Almost no investor wants to be the “first check written” for your round of funding. This makes total sense if you think about it from their perspective. If you don’t secure any other investors, they are in big trouble because you needed a certain amount of money to remain viable and now their investment is already extremely risky. For this reason, until you actually have money in the bank from a few investors you will find most interested investors dragging their heels (artificially delaying things). This article describes how you can use verbal commitments as a crucial tool to shake things loose, get some money in the bank and trigger needed fundraising momentum.
The Investor’s Perspective
The corollary to “no investor wants to be the first check written” is “every investor wants to be the last check written“. So keep that in mind as you hear comments like these from seemingly interested investors:
- “How much have you raised so far?”
- “Let’s meet again in a week or so”
- “I’m going to need some additional information”
- “I’m evaluating some other investment opportunities and need a little more time”
- “Can you save a slot for me?”
If all investors in your round gets the exact same terms, they can optimize their risk by being the “last check written”. One way to address this is to give the first investors certain economic benefits to compensate for the extra risk you’re asking them to take. You can sometimes get away with that approach when using a convertible note or SAFE instrument (via a higher discount or lower valuation cap) because they allow for what’s referred to as “high resolution financing”. Different terms could technically be offered to each investor, although taking that to an extreme is not advised. But that doesn’t work for priced/equity rounds of funding in which the terms are locked in and also isn’t the topic of this article.

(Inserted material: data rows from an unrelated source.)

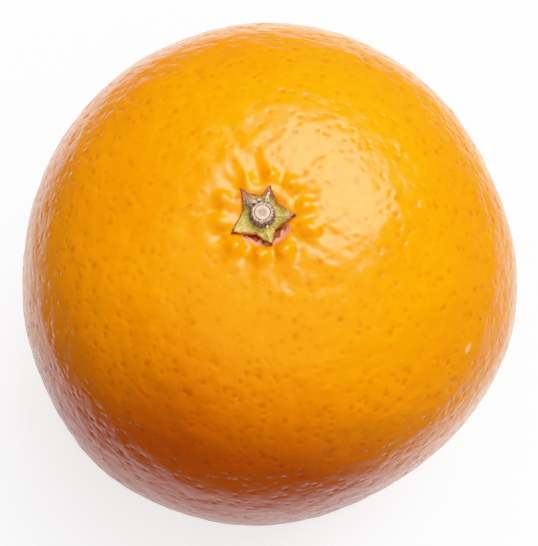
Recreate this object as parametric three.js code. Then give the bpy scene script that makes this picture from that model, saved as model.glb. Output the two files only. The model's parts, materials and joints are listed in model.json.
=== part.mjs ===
// A whole sweet orange as picked: the fruit, the star-shaped calyx left on its stem end, the short
// stub of the cut stem and two dried scales beside it.
// Millimetres, +Z up. The fruit stands on its blossom end, on a small flat spot at z = 0, and the
// origin is on that surface, under the middle of the fruit. Directions are degrees in plan,
// anticlockwise from +X as seen from above.
import * as THREE from "three";

// ---- Driving dimensions ----
const fruitRadius = 37.7; // mean radius at the girth
const fruitHeight = 70.5; // before the basin at the stem end is pressed in
const restingSpotRadius = 8;
const stemLean = 1.4; // how far the stem end stands to the -X side of the base
const pieceGap = 0.3; // between neighbouring pieces
const calyxReach = 4.75; // the usual sepal, from the stem's middle to its tip
const stemRadius = 1.6; // at its flared foot
const stemHeight = 1.1;

// ---- Fruit ----
// The body is a superellipse turned about the stem's axis: an exponent of 2 is an ellipse, and more
// makes fuller shoulders. The girth sits a little below half height.
const fullness = 2.12;
const girthHeight = 0.487 * fruitHeight;
const roundSteps = 72; // round the fruit
const bodyStep = 6; // degrees between rings from shoulder to base

// The girth isn't a true circle: each lobe swells it by a share of its radius, count times round.
const girthLobes = [
  { count: 2, direction: 65, share: 0.01 },
  { count: 3, direction: -13, share: 0.007 },
  { count: 4, direction: -20, share: 0.004 },
];

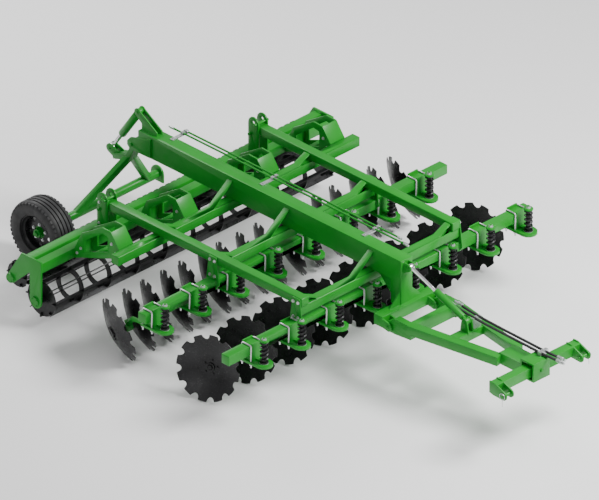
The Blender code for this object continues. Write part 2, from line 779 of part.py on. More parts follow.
def strut(name, eye, tip, barrel_radius, rod_radius, barrel_length, rod_length, open_play):
    """A barrel that turns on the pin at one end, and the rod that slides in it. The
    rod's eye has extra play round its own pin, because the linkage is open there."""
    start, end = Vector((0, *eye)), Vector((0, *tip))
    way = (end - start).normalized()
    half = LINK_EYE_WIDTH / 2
    barrel_start = start + way * (LINK_EYE + 0.012)
    barrel = [
        rod(barrel_start, start + way * barrel_length, barrel_radius),
        rod(start + way * (LINK_PIN + 0.006), barrel_start + way * 0.006, half - 0.002),
        pin(*eye, LINK_EYE - 0.004, (-half, half)),
    ]
    bored = rod(barrel_start + way * 0.010, start + way * (barrel_length + 0.02), rod_radius + PIN_PLAY)
    eye_hole = pin(*eye, link_bore, (-2 * half, 2 * half))
    add(f"{name}_barrel", joined(barrel, [bored, eye_hole]), "paint", start)
    open_hole = link_bore + open_play
    rod_pieces = [
        rod(end - way * rod_length, end - way * (open_hole + 0.004), rod_radius),
        pin(*tip, open_hole + 0.012, (-half, half)),
    ]
    rod_hole = pin(*tip, open_hole, (-2 * half, 2 * half))
    add(f"{name}_rod", joined(rod_pieces, [rod_hole]), "steel", end)


# Rear roller unit


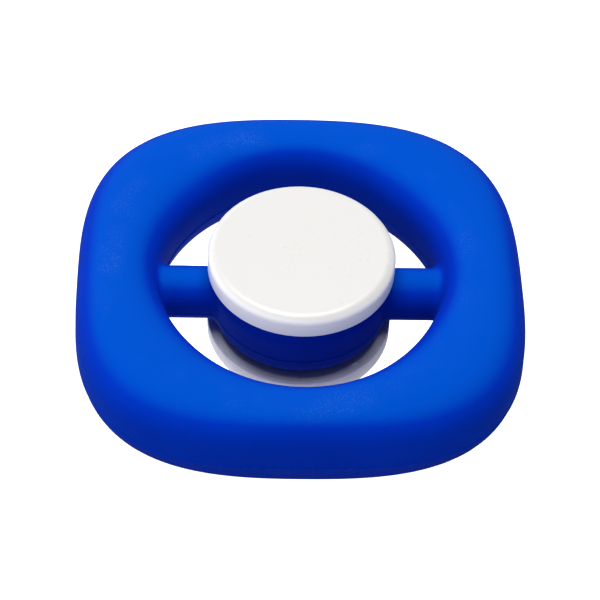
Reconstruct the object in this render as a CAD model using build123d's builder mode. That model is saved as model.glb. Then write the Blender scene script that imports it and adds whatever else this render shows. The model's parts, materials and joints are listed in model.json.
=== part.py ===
"""Spinning grip ring: a silicone ring on a ball bearing held between two finger caps.

The origin is on the spin axis, halfway between the faces of the two caps.
+Z is the spin axis and the two arms lie along X.
"""

import os
from math import cos, pi, sin

from build123d import *

# Silicone ring: a rounded square outside, a nearly round finger hole inside
ring_length = 72.0
ring_width = 70.6
ring_squareness = 3.05
ring_height = 14.8
section_squareness = 2.7
section_points = 24
hole_length = 45.1
hole_width = 47.2
hole_across_corners = 44.7
station_count = 8

# Silicone arms and hub, moulded in one with the ring
arm_diameter = 8.5
arm_drop = 0.6
hub_diameter = 28.3
hub_height = 9.0
hub_edge_radius = 1.8
lip_overlap = 0.8

# Ball bearing, 8 x 22 x 7
bearing_bore = 8.0
bearing_diameter = 22.0
bearing_width = 7.0
pitch_diameter = 15.0
ball_diameter = 3.969
ball_count = 7
ball_clearance = 0.05
groove_conformity = 0.52
inner_shoulder_diameter = 12.1
outer_shoulder_diameter = 18.0
race_chamfer = 0.3

# Shields and their snap rings, one of each in each end of the outer race
shield_seat_diameter = 19.8
shield_seat_depth = 0.75
shield_sheet = 0.25
shield_dish = 0.25
shield_dish_margin = 0.8
shield_gap = 0.3
seat_clearance = 0.05
snap_wire_diameter = 0.4
snap_ring_gap_angle = 30.0

# Ball cage: two pressed halves riveted together between the balls
cage_sheet = 0.35
cage_band = 1.9
pocket_clearance = 0.1
rivet_diameter = 0.6
rivet_head_diameter = 1.0
rivet_head_height = 0.2

# Finger caps: dished buttons whose stems meet inside the bearing
cap_diameter = 30.0
cap_rim_height = 4.05
cap_gap = 1.1
cap_plate = 1.8
cap_dish_diameter = 22.4
cap_edge_radius = 1.5
cap_foot_radius = 0.4
boss_diameter = 11.0
pin_diameter = 5.0
stem_end_gap = 0.3

# Levels and radii that follow from the sizes above
race_face = bearing_width / 2
rim_level = hub_height / 2 + cap_gap
cap_face = rim_level + cap_rim_height
pitch_radius = pitch_diameter / 2
ball_radius = ball_diameter / 2
groove_radius = ball_diameter * groove_conformity
groove_offset = ball_radius + ball_clearance - groove_radius
seat_ledge = race_face - shield_seat_depth
seat_radius = shield_seat_diameter / 2

os.makedirs("parts", exist_ok=True)


# ---------------------------------------------------------------- silicone ring
def outline_radius(angle):
    """Outside of the ring, seen along the axis: a superellipse in polar form."""
    along = abs(cos(angle) / (ring_length / 2)) ** ring_squareness
    across = abs(sin(angle) / (ring_width / 2)) ** ring_squareness
    return (along + across) ** (-1 / ring_squareness)


def hole_radius(angle):
    """Finger hole: round, stretched a little along Y and pinched at the corners."""
    mean = (hole_length + hole_width + 2 * hole_across_corners) / 8
    stretch = (hole_length - hole_width) / 4
    pinch = (hole_length + hole_width - 2 * hole_across_corners) / 8
    return mean + stretch * cos(2 * angle) + pinch * cos(4 * angle)


def signed_power(value, power):
    """Power of the size of a value that keeps its sign."""
    return abs(value) ** power if value >= 0 else -(abs(value) ** power)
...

Using the “Soft Close” Technique
While seeking to close your first investor(s) and also respecting the fact that none wants to be the “first check written”, don’t always go for the hard close by asking them to write you a check. Instead, be prepared to use a softer approaching by asking them to “verbally commit” to an investment. This allows them to signal that they want to invest in your company but without yet requiring the action of writing a check.
The way to execute this soft close is simple. Just ask something like “Can I include you on my list of committed investors?” If they say “yes”, then politely see if they are also willing to execute docs and write a check. If not, then let them know that you recognize the risk of being the “first check written” and ask if you can include their intended investment amount when describing your fundraising progress to other prospective investors. Experienced investors will understand what you are doing. And if needed, feel free to make it clear that you’ll describe their commitment as “verbal” or “soft circled”.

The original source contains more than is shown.